[Recorded data]
──────
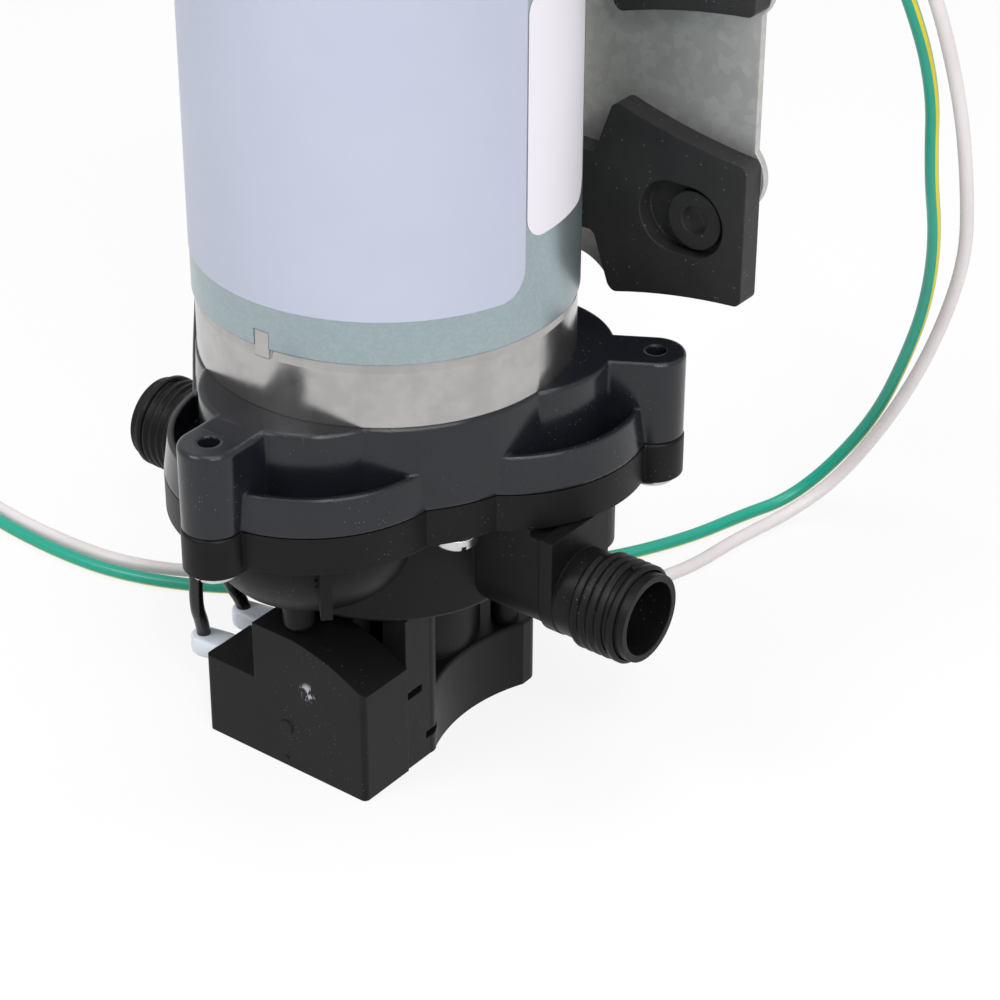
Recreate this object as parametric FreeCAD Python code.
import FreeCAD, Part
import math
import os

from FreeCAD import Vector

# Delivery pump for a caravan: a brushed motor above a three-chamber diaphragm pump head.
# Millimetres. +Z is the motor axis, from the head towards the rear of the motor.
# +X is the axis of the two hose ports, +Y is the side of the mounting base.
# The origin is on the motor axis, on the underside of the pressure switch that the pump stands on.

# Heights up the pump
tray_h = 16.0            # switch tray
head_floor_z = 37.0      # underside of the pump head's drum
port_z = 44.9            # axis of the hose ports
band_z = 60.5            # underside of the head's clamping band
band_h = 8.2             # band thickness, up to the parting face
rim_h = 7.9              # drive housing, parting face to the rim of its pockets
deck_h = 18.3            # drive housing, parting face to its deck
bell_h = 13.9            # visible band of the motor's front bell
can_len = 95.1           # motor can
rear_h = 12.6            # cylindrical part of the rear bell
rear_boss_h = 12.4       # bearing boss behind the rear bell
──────
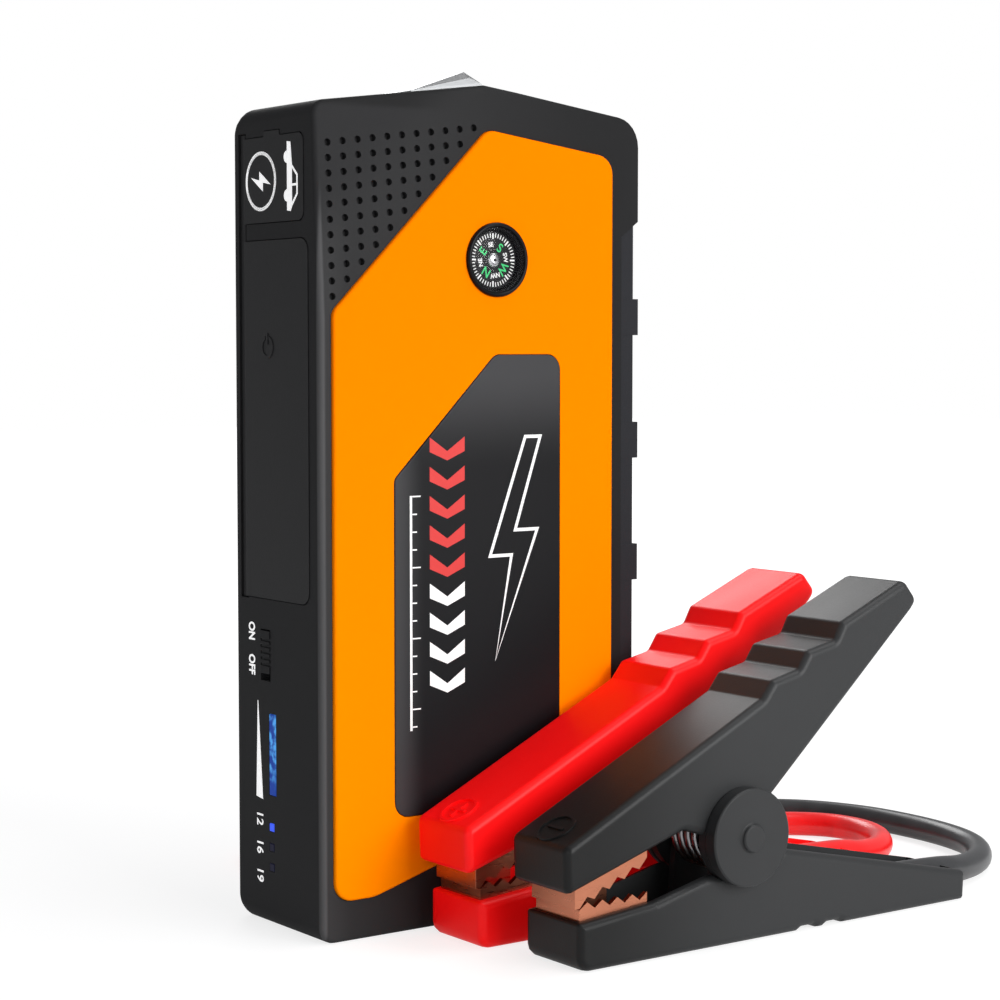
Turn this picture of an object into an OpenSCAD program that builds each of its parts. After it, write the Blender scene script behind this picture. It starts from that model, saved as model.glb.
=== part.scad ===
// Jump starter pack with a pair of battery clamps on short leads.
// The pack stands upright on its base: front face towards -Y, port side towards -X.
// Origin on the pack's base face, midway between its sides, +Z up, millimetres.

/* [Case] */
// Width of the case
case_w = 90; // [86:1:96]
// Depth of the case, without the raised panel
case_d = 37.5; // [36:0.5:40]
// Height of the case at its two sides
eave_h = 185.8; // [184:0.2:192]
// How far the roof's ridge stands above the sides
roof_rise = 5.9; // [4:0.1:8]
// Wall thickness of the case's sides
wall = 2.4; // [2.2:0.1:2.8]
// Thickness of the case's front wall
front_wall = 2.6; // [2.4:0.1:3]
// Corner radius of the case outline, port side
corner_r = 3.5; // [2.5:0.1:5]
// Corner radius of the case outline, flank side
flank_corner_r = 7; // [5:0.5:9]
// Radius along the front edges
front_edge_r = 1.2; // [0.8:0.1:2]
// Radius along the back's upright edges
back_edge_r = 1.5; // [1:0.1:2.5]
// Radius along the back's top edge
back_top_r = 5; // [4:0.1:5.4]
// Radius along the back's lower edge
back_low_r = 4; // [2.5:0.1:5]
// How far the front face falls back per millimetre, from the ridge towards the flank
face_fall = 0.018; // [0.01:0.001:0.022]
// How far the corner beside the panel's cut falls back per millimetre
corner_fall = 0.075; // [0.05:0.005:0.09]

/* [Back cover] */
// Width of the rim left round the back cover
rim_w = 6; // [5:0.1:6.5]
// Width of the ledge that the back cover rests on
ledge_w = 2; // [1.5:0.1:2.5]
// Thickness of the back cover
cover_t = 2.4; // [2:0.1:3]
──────
Copy verbatim the line that contains "Recreate this object", the line that contains "from FreeCAD import Vector", and all lines between them.

Recreate this object as parametric FreeCAD Python code.
import FreeCAD, Part
import math
import os

from FreeCAD import Vector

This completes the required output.